2) Support the EFF ( http://www.eff.org/ [eff.org] ). This organization understands technology and knows that in the digital age, information is power.
3) Support open-source distributed alternatives to web-based software-as-a-service. EveryDNS, Paypal, Twitter, Amazon's EC2, and even our beloved Google are points of vulnerability in democracy since their fundamental obligation is to shareholders instead of to an innate code of ethics. How would you find information if Google bowed to Government pressure? The only thing that will ensure corporations stay in line is the existence of alternatives such as a distributed search engine (http://yacy.de/ ).
4) Support open-source software by using it, contributing time or money to its development, and requesting that our Governments make policies to use it. The world would be a very different place if the power of public-key-encryption was kept solely in Government and Corporate hands. Only Free and Open Source Software ( http://en.wikipedia.org/wiki/Free_and_open_source_software [wikipedia.org] ) ensures that all members of society who use information technology are on the same footing.

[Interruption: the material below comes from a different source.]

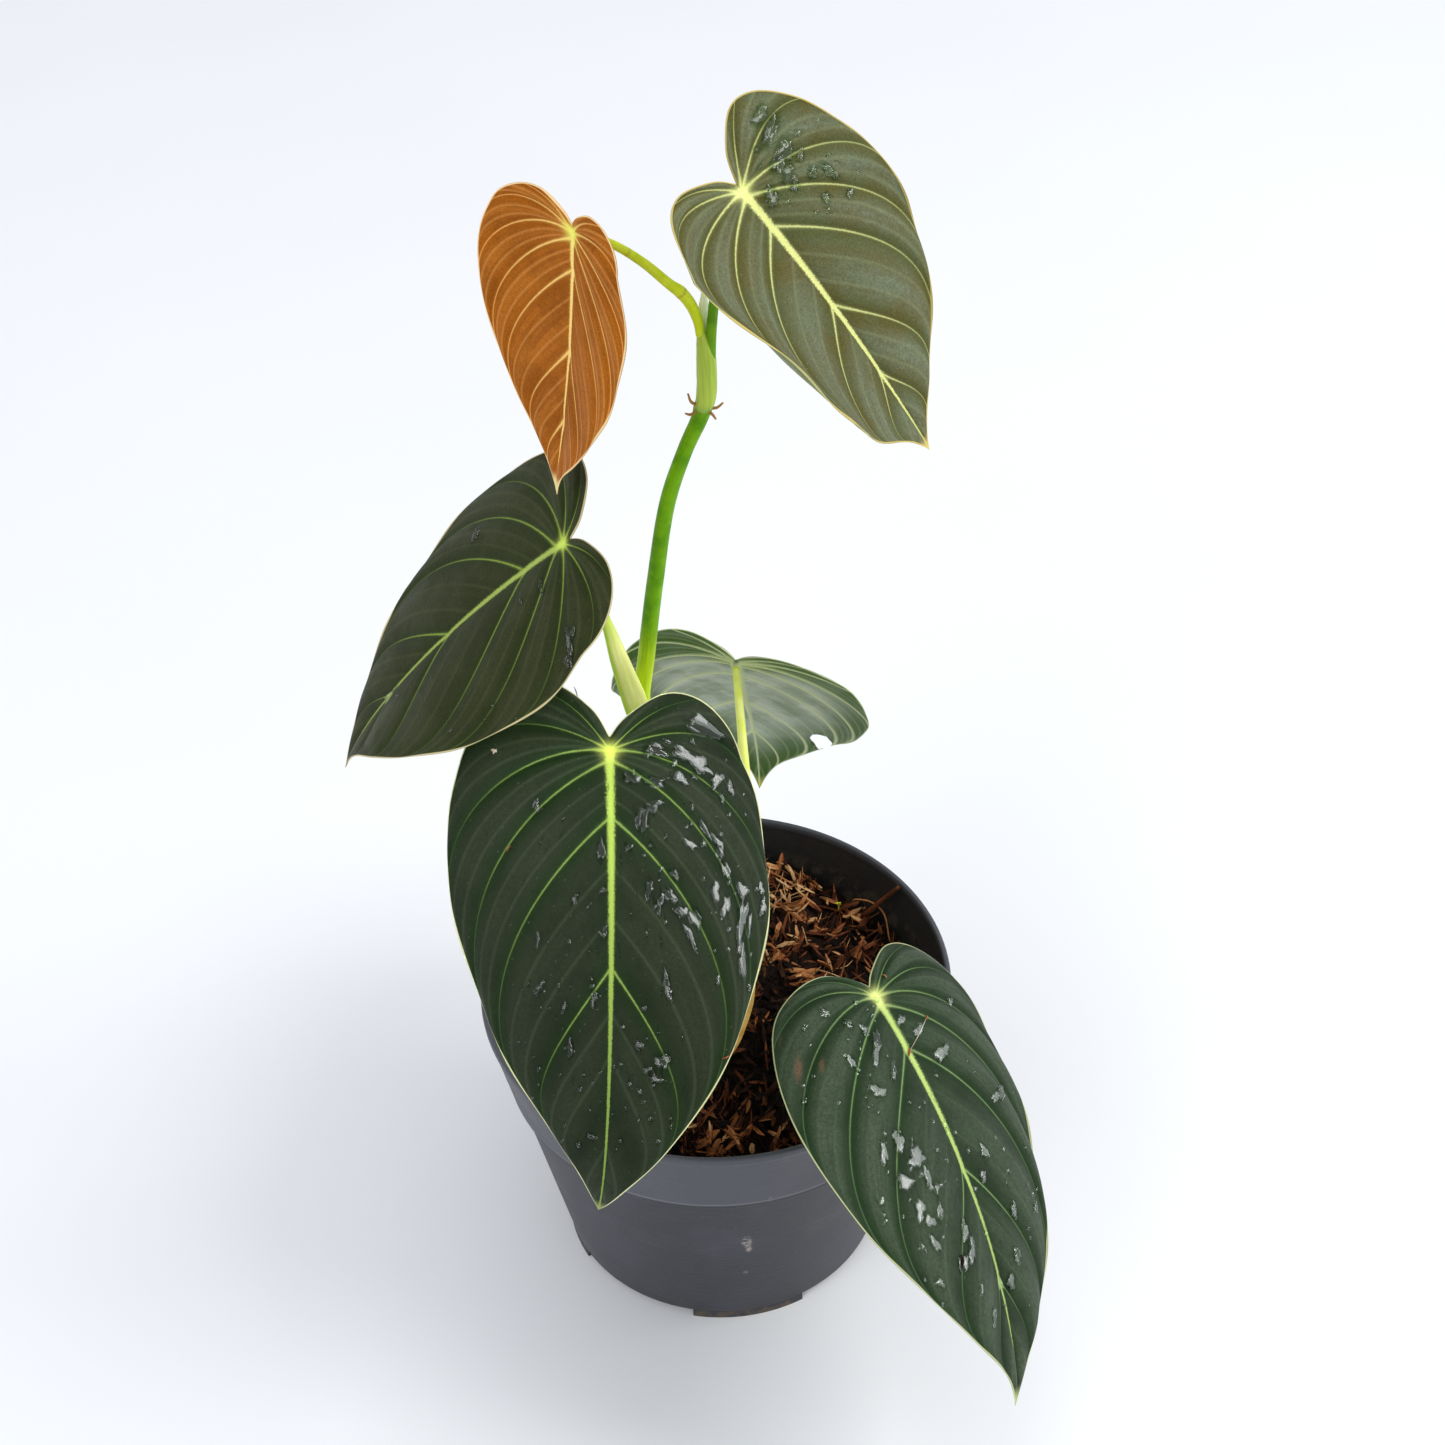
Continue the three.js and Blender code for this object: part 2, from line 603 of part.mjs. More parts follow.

5) Let others know what is at stake, spread the word. Democracy takes active participation, and this takes patience and explanation so that nontechnical Constituents have the understanding that you possess.
Our communications technology is only a tool and can be used to both facilitate democracy and better the world, or to enslave humankind. We are witnessing the first infowar of the digital age, and the powers that be will use it to push hard for bans on encryption, crackdown on peer-to-peer communication, and other information tools.
Will you watch silently and let information technology turn into a tool of repression, or will you take a stand while you still can? The race is on, do something!